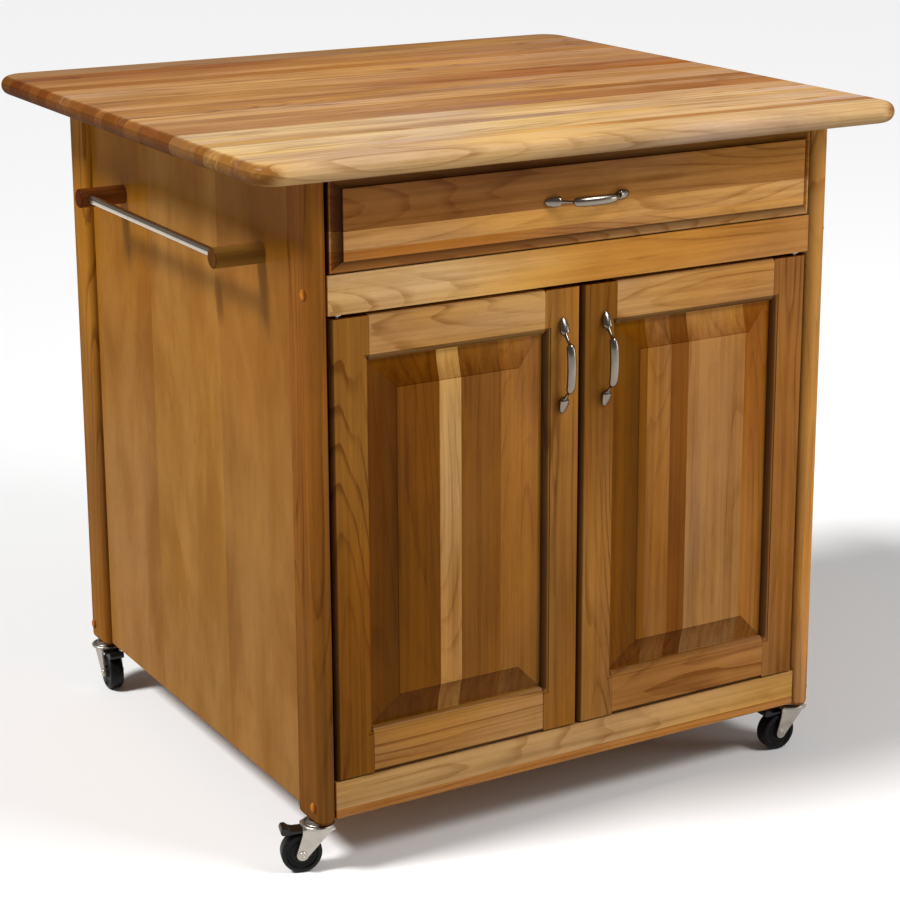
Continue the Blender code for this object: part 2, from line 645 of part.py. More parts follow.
def build_casters(zinc, rubber, plastic):
    meshes = {"stem": stem_mesh(), "fork": fork_mesh(), "wheel": wheel_mesh(), "brake": brake_mesh()}
    for place, heading in CASTER_HEADINGS.items():
        x, y = caster_place(place)
        swivel = make_pivot(f"caster_{place}", (x, y, 0.0), heading)
        add_piece(f"caster_{place}_stem", meshes["stem"], zinc, (x, y, 0.0))
        add_piece(f"caster_{place}_fork", meshes["fork"], zinc, (0.0, 0.0, 0.0), swivel)
        wheel_place = (-CASTER_TRAIL, 0.0, WHEEL_RADIUS)
        add_piece(f"caster_{place}_wheel", meshes["wheel"], rubber, wheel_place, swivel)
        brake_place = (BRAKE_PIVOT[0], 0.0, BRAKE_PIVOT[1])
        add_piece(f"caster_{place}_brake", meshes["brake"], plastic, brake_place, swivel)


# ---------------------------------------------------------------- the cart

def build():
    clear_scene()
    wood = make_material("hardwood", (0.55, 0.31, 0.12), 0.42)
    ply = make_material("veneer", (0.60, 0.33, 0.12), 0.45)
    nickel = make_material("satin_nickel", (0.62, 0.60, 0.57), 0.28, 1.0)
    chrome = make_material("chrome", (0.75, 0.75, 0.76), 0.12, 1.0)
    zinc = make_material("zinc_plate", (0.66, 0.66, 0.67), 0.30, 1.0)
    steel = make_material("runner_steel", (0.80, 0.80, 0.78), 0.40)
    nylon = make_material("bush_nylon", (0.75, 0.73, 0.68), 0.50)
    rubber = make_material("black_rubber", (0.02, 0.02, 0.02), 0.50)
    plastic = make_material("black_plastic", (0.03, 0.03, 0.03), 0.40)
    build_cabinet(wood, ply)
    build_door(-1, "left", LEFT_PULL_X, wood, zinc, nylon, nickel)
    build_door(1, "right", RIGHT_PULL_X, wood, zinc, nylon, nickel)
    build_drawer(wood, ply, steel, nickel)
    build_towel_bar(wood, chrome)
    build_casters(zinc, rubber, plastic)


build()
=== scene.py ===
"""Looks of the kitchen island cart: finished wood, turned and pressed metal, and the small fittings.

Metres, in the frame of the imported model: +Z up, the front faces -Y. Places come from the frame's own boxes.
"""

import math

import bmesh
import bpy
from mathutils import Matrix, Vector


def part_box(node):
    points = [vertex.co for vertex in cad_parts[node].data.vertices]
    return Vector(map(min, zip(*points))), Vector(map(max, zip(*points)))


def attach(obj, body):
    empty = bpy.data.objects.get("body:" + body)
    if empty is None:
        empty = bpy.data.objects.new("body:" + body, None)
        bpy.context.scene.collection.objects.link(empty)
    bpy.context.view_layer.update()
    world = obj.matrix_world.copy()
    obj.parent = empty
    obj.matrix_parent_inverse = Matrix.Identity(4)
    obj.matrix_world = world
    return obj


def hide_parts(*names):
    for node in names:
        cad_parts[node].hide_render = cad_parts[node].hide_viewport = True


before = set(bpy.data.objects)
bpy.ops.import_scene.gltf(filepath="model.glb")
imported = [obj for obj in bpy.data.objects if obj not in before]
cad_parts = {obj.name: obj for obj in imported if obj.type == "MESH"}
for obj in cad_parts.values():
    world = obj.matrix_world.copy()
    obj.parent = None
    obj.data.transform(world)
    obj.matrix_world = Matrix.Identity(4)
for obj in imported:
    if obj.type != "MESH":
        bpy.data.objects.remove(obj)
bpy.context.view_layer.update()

# Camera, at the photograph's viewing angle
CAMERA_PLACE = (-1.534, -2.723, 1.3485)
CAMERA_TURN = 30.71  # degrees from +Y towards +X
CAMERA_DIP = 14.92  # degrees below the horizon
CAMERA_LENS = 94.6
CAMERA_SHIFT = (-0.04, -0.10)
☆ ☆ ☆
WHAT TO DO:
Write out, from the lines above, only those from the line with "build_drawer(wood, ply, steel, nickel)" to the line with "bpy.context.scene.collection.objects.link(empty)", exactly as given, including the first and the last.

THE COMPLETED TASK:
    build_drawer(wood, ply, steel, nickel)
    build_towel_bar(wood, chrome)
    build_casters(zinc, rubber, plastic)


build()
=== scene.py ===
"""Looks of the kitchen island cart: finished wood, turned and pressed metal, and the small fittings.

Metres, in the frame of the imported model: +Z up, the front faces -Y. Places come from the frame's own boxes.
"""

import math

import bmesh
import bpy
from mathutils import Matrix, Vector


def part_box(node):
    points = [vertex.co for vertex in cad_parts[node].data.vertices]
    return Vector(map(min, zip(*points))), Vector(map(max, zip(*points)))


def attach(obj, body):
    empty = bpy.data.objects.get("body:" + body)
    if empty is None:
        empty = bpy.data.objects.new("body:" + body, None)
        bpy.context.scene.collection.objects.link(empty)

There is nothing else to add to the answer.